* _Your goal_
Write out the whole listing again, exactly.

* _Information shown_

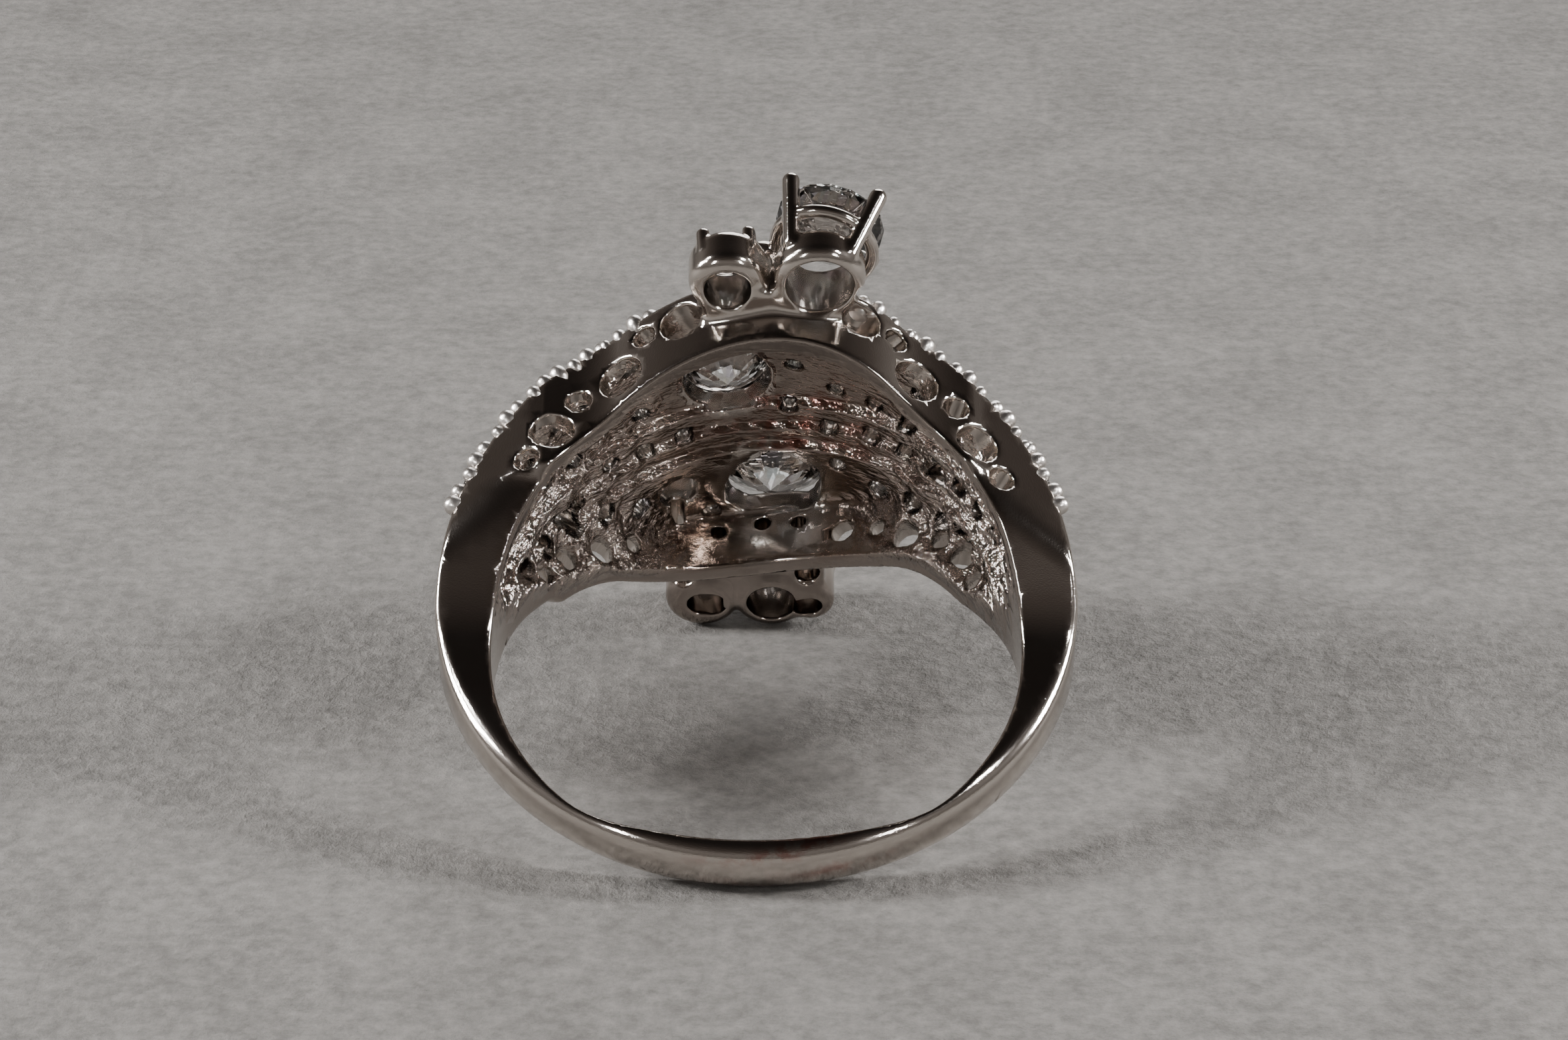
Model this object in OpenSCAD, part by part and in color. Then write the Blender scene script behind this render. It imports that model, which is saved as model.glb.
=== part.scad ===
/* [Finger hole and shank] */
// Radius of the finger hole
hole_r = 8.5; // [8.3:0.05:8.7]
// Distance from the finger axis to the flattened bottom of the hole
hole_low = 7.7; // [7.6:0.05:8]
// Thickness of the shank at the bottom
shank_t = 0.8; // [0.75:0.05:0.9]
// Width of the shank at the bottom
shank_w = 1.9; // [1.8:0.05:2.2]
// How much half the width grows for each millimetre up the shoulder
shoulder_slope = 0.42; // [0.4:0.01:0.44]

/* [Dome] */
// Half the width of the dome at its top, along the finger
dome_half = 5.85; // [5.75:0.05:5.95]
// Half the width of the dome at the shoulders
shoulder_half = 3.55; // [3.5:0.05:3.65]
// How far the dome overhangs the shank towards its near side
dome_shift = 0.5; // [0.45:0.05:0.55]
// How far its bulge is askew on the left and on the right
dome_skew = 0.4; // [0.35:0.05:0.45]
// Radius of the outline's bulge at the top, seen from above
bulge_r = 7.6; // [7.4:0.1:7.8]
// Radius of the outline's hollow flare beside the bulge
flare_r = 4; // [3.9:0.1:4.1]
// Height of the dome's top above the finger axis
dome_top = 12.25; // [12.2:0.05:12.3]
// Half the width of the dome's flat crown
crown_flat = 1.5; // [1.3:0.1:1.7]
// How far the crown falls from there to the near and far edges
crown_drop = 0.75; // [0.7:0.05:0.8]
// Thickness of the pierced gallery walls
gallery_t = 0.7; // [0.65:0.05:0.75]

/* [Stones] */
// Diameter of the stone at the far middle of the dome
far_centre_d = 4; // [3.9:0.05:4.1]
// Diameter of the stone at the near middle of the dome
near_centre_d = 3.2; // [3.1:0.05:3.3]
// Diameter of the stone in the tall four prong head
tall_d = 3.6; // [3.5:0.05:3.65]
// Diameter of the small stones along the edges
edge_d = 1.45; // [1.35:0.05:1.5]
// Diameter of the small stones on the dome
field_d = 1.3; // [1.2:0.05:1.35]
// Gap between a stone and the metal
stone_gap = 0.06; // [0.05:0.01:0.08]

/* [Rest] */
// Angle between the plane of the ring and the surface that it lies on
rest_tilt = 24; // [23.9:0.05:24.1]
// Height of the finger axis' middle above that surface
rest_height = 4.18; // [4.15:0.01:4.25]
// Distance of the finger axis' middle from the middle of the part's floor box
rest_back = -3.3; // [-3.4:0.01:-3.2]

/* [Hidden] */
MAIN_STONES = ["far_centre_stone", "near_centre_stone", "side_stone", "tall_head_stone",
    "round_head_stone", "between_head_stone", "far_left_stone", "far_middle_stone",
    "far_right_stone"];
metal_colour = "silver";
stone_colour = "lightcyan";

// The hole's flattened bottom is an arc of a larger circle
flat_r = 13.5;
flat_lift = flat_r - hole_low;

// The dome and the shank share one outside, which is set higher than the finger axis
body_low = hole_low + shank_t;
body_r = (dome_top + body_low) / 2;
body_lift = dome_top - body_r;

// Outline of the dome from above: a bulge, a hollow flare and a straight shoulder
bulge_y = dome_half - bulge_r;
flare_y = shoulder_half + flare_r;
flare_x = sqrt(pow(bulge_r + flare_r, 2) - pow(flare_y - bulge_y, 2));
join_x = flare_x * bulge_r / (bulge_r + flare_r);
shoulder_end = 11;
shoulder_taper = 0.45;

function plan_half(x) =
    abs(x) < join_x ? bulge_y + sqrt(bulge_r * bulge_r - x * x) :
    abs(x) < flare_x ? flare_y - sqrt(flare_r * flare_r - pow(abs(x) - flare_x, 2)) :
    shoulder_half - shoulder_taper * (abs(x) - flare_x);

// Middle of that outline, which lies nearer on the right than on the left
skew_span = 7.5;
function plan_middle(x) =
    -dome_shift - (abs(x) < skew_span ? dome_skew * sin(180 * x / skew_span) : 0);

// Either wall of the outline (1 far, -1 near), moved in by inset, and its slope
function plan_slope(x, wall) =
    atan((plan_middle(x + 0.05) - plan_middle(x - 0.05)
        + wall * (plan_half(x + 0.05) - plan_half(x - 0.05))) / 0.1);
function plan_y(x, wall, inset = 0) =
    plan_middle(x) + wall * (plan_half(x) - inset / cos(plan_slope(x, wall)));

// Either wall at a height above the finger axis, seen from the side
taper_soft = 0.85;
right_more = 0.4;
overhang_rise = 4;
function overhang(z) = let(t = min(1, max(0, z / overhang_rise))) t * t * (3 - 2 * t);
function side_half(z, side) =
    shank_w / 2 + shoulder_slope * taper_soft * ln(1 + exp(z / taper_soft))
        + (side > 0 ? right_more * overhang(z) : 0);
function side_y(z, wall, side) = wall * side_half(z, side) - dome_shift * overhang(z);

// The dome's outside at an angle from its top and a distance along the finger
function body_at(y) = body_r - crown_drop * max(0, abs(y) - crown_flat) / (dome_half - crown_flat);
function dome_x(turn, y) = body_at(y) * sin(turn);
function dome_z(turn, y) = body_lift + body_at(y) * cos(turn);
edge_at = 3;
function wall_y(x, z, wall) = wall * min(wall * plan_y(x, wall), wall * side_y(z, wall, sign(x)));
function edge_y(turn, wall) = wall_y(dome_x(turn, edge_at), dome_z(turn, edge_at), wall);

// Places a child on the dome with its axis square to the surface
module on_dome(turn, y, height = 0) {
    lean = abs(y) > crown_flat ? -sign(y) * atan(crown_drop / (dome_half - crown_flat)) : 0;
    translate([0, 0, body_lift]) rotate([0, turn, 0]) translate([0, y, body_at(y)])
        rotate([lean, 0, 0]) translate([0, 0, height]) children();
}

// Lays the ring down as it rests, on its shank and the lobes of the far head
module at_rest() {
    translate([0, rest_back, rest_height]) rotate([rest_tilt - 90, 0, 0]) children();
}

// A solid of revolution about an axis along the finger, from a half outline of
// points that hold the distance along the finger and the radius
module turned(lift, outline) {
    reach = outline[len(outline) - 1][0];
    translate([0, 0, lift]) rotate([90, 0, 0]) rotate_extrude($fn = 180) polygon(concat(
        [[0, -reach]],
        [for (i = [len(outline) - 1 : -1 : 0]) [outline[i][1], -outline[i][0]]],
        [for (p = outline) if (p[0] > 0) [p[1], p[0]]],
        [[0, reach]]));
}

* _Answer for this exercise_
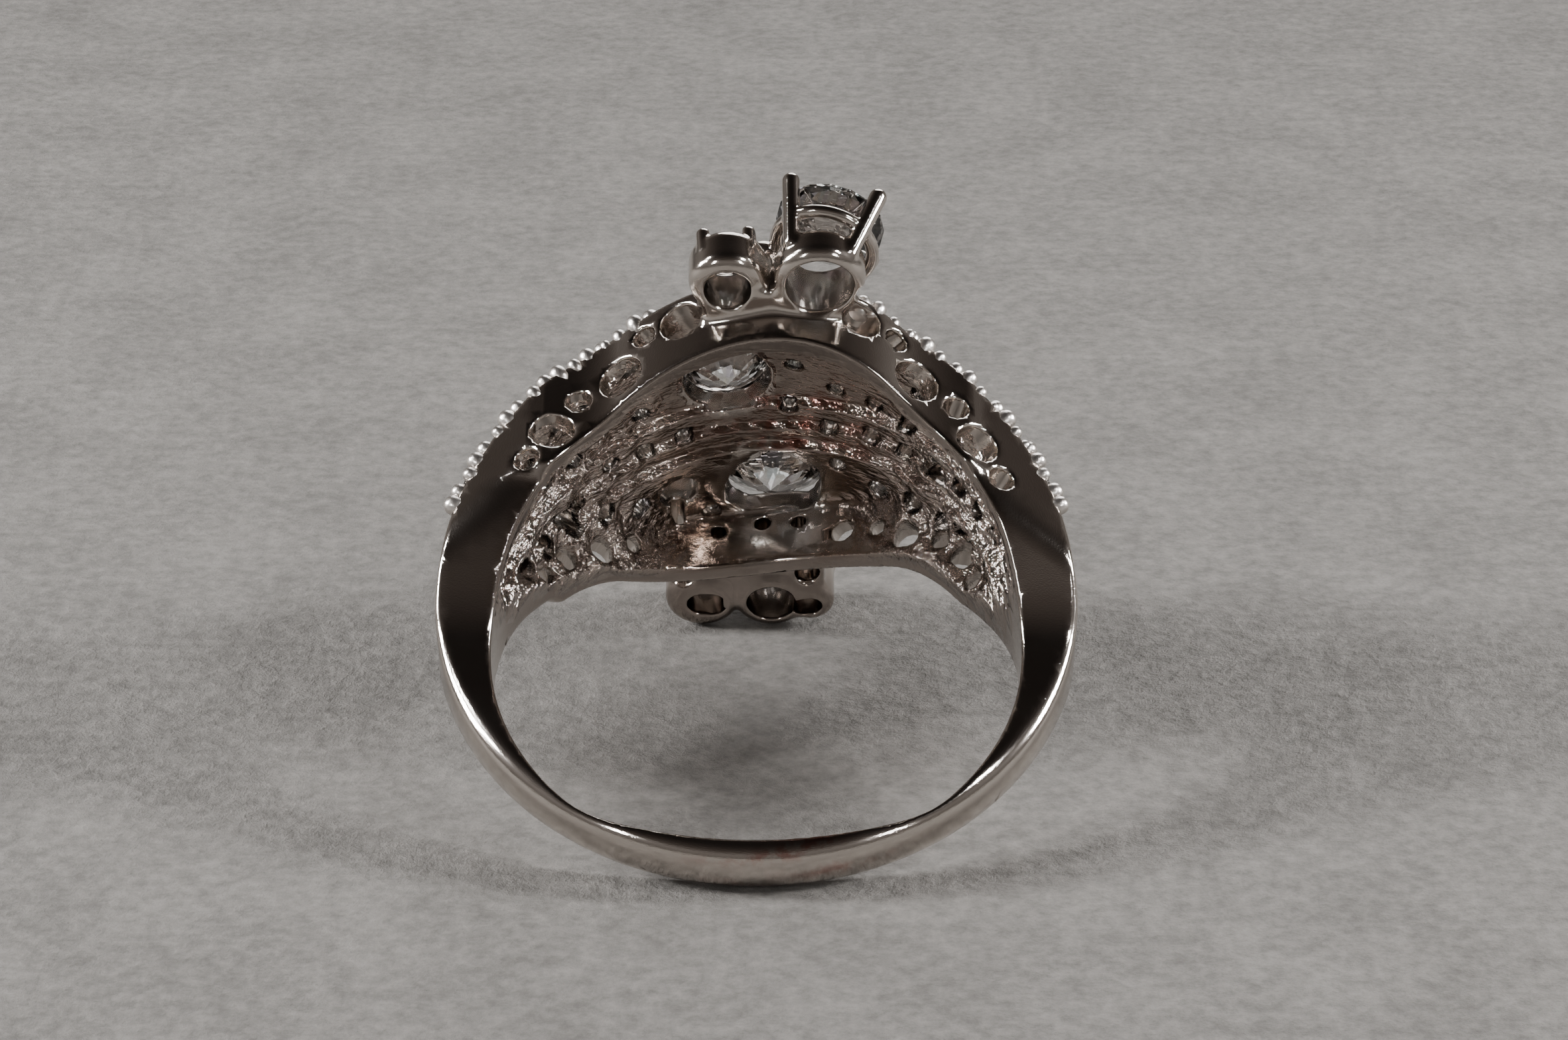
Model this object in OpenSCAD, part by part and in color. Then write the Blender scene script behind this render. It imports that model, which is saved as model.glb.
=== part.scad ===
/* [Finger hole and shank] */
// Radius of the finger hole
hole_r = 8.5; // [8.3:0.05:8.7]
// Distance from the finger axis to the flattened bottom of the hole
hole_low = 7.7; // [7.6:0.05:8]
// Thickness of the shank at the bottom
shank_t = 0.8; // [0.75:0.05:0.9]
// Width of the shank at the bottom
shank_w = 1.9; // [1.8:0.05:2.2]
// How much half the width grows for each millimetre up the shoulder
shoulder_slope = 0.42; // [0.4:0.01:0.44]

/* [Dome] */
// Half the width of the dome at its top, along the finger
dome_half = 5.85; // [5.75:0.05:5.95]
// Half the width of the dome at the shoulders
shoulder_half = 3.55; // [3.5:0.05:3.65]
// How far the dome overhangs the shank towards its near side
dome_shift = 0.5; // [0.45:0.05:0.55]
// How far its bulge is askew on the left and on the right
dome_skew = 0.4; // [0.35:0.05:0.45]
// Radius of the outline's bulge at the top, seen from above
bulge_r = 7.6; // [7.4:0.1:7.8]
// Radius of the outline's hollow flare beside the bulge
flare_r = 4; // [3.9:0.1:4.1]
// Height of the dome's top above the finger axis
dome_top = 12.25; // [12.2:0.05:12.3]
// Half the width of the dome's flat crown
crown_flat = 1.5; // [1.3:0.1:1.7]
// How far the crown falls from there to the near and far edges
crown_drop = 0.75; // [0.7:0.05:0.8]
// Thickness of the pierced gallery walls
gallery_t = 0.7; // [0.65:0.05:0.75]

/* [Stones] */
// Diameter of the stone at the far middle of the dome
far_centre_d = 4; // [3.9:0.05:4.1]
// Diameter of the stone at the near middle of the dome
near_centre_d = 3.2; // [3.1:0.05:3.3]
// Diameter of the stone in the tall four prong head
tall_d = 3.6; // [3.5:0.05:3.65]
// Diameter of the small stones along the edges
edge_d = 1.45; // [1.35:0.05:1.5]
// Diameter of the small stones on the dome
field_d = 1.3; // [1.2:0.05:1.35]
// Gap between a stone and the metal
stone_gap = 0.06; // [0.05:0.01:0.08]

/* [Rest] */
// Angle between the plane of the ring and the surface that it lies on
rest_tilt = 24; // [23.9:0.05:24.1]
// Height of the finger axis' middle above that surface
rest_height = 4.18; // [4.15:0.01:4.25]
// Distance of the finger axis' middle from the middle of the part's floor box
rest_back = -3.3; // [-3.4:0.01:-3.2]

/* [Hidden] */
MAIN_STONES = ["far_centre_stone", "near_centre_stone", "side_stone", "tall_head_stone",
    "round_head_stone", "between_head_stone", "far_left_stone", "far_middle_stone",
    "far_right_stone"];
metal_colour = "silver";
stone_colour = "lightcyan";

// The hole's flattened bottom is an arc of a larger circle
flat_r = 13.5;
flat_lift = flat_r - hole_low;

// The dome and the shank share one outside, which is set higher than the finger axis
body_low = hole_low + shank_t;
body_r = (dome_top + body_low) / 2;
body_lift = dome_top - body_r;

// Outline of the dome from above: a bulge, a hollow flare and a straight shoulder
bulge_y = dome_half - bulge_r;
flare_y = shoulder_half + flare_r;
flare_x = sqrt(pow(bulge_r + flare_r, 2) - pow(flare_y - bulge_y, 2));
join_x = flare_x * bulge_r / (bulge_r + flare_r);
shoulder_end = 11;
shoulder_taper = 0.45;

function plan_half(x) =
    abs(x) < join_x ? bulge_y + sqrt(bulge_r * bulge_r - x * x) :
    abs(x) < flare_x ? flare_y - sqrt(flare_r * flare_r - pow(abs(x) - flare_x, 2)) :
    shoulder_half - shoulder_taper * (abs(x) - flare_x);

// Middle of that outline, which lies nearer on the right than on the left
skew_span = 7.5;
function plan_middle(x) =
    -dome_shift - (abs(x) < skew_span ? dome_skew * sin(180 * x / skew_span) : 0);

// Either wall of the outline (1 far, -1 near), moved in by inset, and its slope
function plan_slope(x, wall) =
    atan((plan_middle(x + 0.05) - plan_middle(x - 0.05)
        + wall * (plan_half(x + 0.05) - plan_half(x - 0.05))) / 0.1);
function plan_y(x, wall, inset = 0) =
    plan_middle(x) + wall * (plan_half(x) - inset / cos(plan_slope(x, wall)));

// Either wall at a height above the finger axis, seen from the side
taper_soft = 0.85;
right_more = 0.4;
overhang_rise = 4;
function overhang(z) = let(t = min(1, max(0, z / overhang_rise))) t * t * (3 - 2 * t);
function side_half(z, side) =
    shank_w / 2 + shoulder_slope * taper_soft * ln(1 + exp(z / taper_soft))
        + (side > 0 ? right_more * overhang(z) : 0);
function side_y(z, wall, side) = wall * side_half(z, side) - dome_shift * overhang(z);

// The dome's outside at an angle from its top and a distance along the finger
function body_at(y) = body_r - crown_drop * max(0, abs(y) - crown_flat) / (dome_half - crown_flat);
function dome_x(turn, y) = body_at(y) * sin(turn);
function dome_z(turn, y) = body_lift + body_at(y) * cos(turn);
edge_at = 3;
function wall_y(x, z, wall) = wall * min(wall * plan_y(x, wall), wall * side_y(z, wall, sign(x)));
function edge_y(turn, wall) = wall_y(dome_x(turn, edge_at), dome_z(turn, edge_at), wall);

// Places a child on the dome with its axis square to the surface
module on_dome(turn, y, height = 0) {
    lean = abs(y) > crown_flat ? -sign(y) * atan(crown_drop / (dome_half - crown_flat)) : 0;
    translate([0, 0, body_lift]) rotate([0, turn, 0]) translate([0, y, body_at(y)])
        rotate([lean, 0, 0]) translate([0, 0, height]) children();
}

// Lays the ring down as it rests, on its shank and the lobes of the far head
module at_rest() {
    translate([0, rest_back, rest_height]) rotate([rest_tilt - 90, 0, 0]) children();
}

// A solid of revolution about an axis along the finger, from a half outline of
// points that hold the distance along the finger and the radius
module turned(lift, outline) {
    reach = outline[len(outline) - 1][0];
    translate([0, 0, lift]) rotate([90, 0, 0]) rotate_extrude($fn = 180) polygon(concat(
        [[0, -reach]],
        [for (i = [len(outline) - 1 : -1 : 0]) [outline[i][1], -outline[i][0]]],
        [for (p = outline) if (p[0] > 0) [p[1], p[0]]],
        [[0, reach]]));
}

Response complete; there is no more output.